Tecnicamente, existe uma similaridade entre os documentários e as cinebiografias de personalidades históricas. Este aspecto incomum diz respeito aos acontecimentos mais importantes na vida daquela personagem, desde a sua infância até os momentos finais de sua vida, isso, é claro, quando se trata de um biografado já falecido.
O filme “Irmã Dulce”, diferente do que muitos consideram, não é uma cinebiografia, muito menos um documentário, mas sim um filme baseado na principal fase da vida da religiosa, a qual diz respeito ao seu trabalho social em prol dos pobres de Salvador, na Bahia, desconsiderando boa parte da sua infância, a não ser o curto período em que passou ao lado de sua mãe, bem antes do falecimento desta. Sem falar que a relação de Irmã Dulce com a sua família, seu pai e sua irmã, é muito simplificada, deixando o telespectador curioso em saber o que de fato acontecera com aqueles até o fim da trajetória da freira.
A produção se limita em mostrar, em seu aspecto quase que mínimo, a dura realidade enfrentada por Irmã Dulce em relação as pessoas mais necessitadas que a procuravam e sua relação conturbada com a igreja e o impacto que isso gerou na visita do Papa João Paulo II na Salvador em 1981, onde ocorreu um grande alvoroço e comoção da população, a qual defendia a ida de Irmã Dulce à missa celebrada pelo Papa, o que contrariava às determinações impostas pela Igreja, a qual não permitira que a religiosa se juntasse aos demais convidados. Um momento bastante comovente do filme.
Pode-se dizer que o filme conseguiu ter uma boa receptividade do público. Contudo, como já foi dito antes, a produção nada mais mostra do que uma fase da vida de Irmã Dulce. De um modo crítico, é justo afirmar que 90 minutos de filme é muito pouco para se mostrar com bastante intensidade a batalha da religiosa que, para quem conhece bem a sua história, sabe que a luta de Irmã Dulce em razão dos pobres de Salvador e na construção do Hospital Santo Antônio, hoje um dos maiores do Brasil, foi muito mais do que um ato de amor, muito mais do que uma batalha política e, ainda por cima, a luta da freira estava relacionada a estar diante das maiores enfermidades e doenças infecciosas das pessoas que eram cuidadas por ela. Um gesto bastante generoso e bonito de se ver, algo que deveria ter sido mais bem explorado, mas, contudo, atendendo a um padrão instituído por muitos diretores brasileiros como o diretor deste filme, Vicente Amorim, o desejo e atender à expectativa do público que, tradicionalmente, detesta filmes longos demais.
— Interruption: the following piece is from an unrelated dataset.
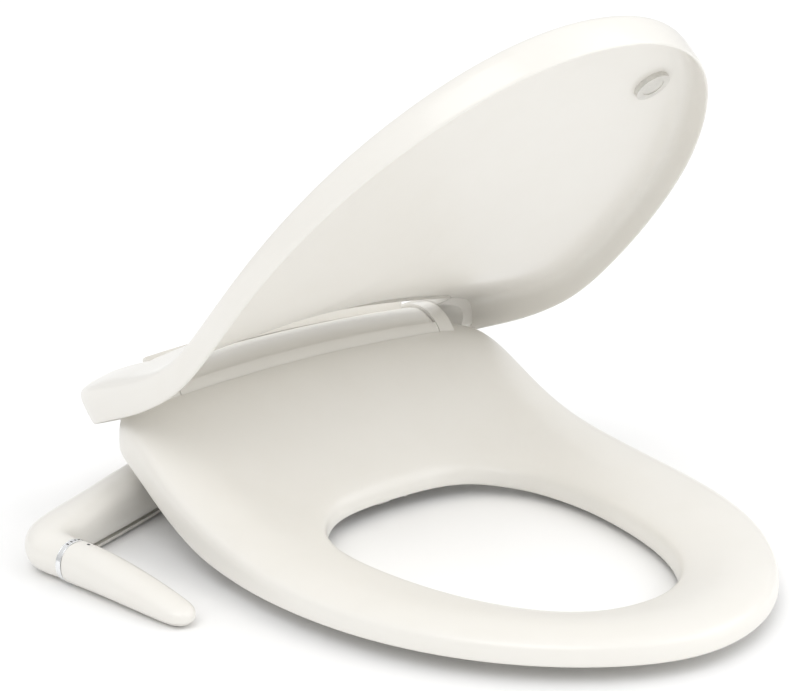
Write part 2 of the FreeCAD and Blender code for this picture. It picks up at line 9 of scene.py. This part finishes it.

Um verdadeiro tiro no pé já que, ao tentar agradar ao público e desagradar à crítica, o diretor pode ocasionar na desvalorização do filme em muitos festivais de cinema mundo a fora.
Falando do elenco, o filme é estrelado por Regina Braga, Bianca Comparato e Glória Pires, sendo a primeira mineira e as demais cariocas, ainda assim com um convincente sotaque nordestino e que, de fato, conseguem desempenhar o papel de Irmã Dulce na fase jovem e na fase idosa. Gloria Pires tem sim um destaque importante como a mãe de Irmã Dulce, mas, entretanto, ela lembra muito outro personagem interpretado pela mesma no filme “Lula, o Filho do Brasil”, onde Gloria faz a mãe do presidente Lula.
Irmã Dulce não se tornou um filme ruim, mas também não é nenhuma produção espetacular. O tom comovente é algo que ficará marcado na memória do público. Contudo, espera-se que, no futuro, outra produção um tanto mais séria e completa possa ser realizada para melhor contar a trajetória emocionante da religiosa.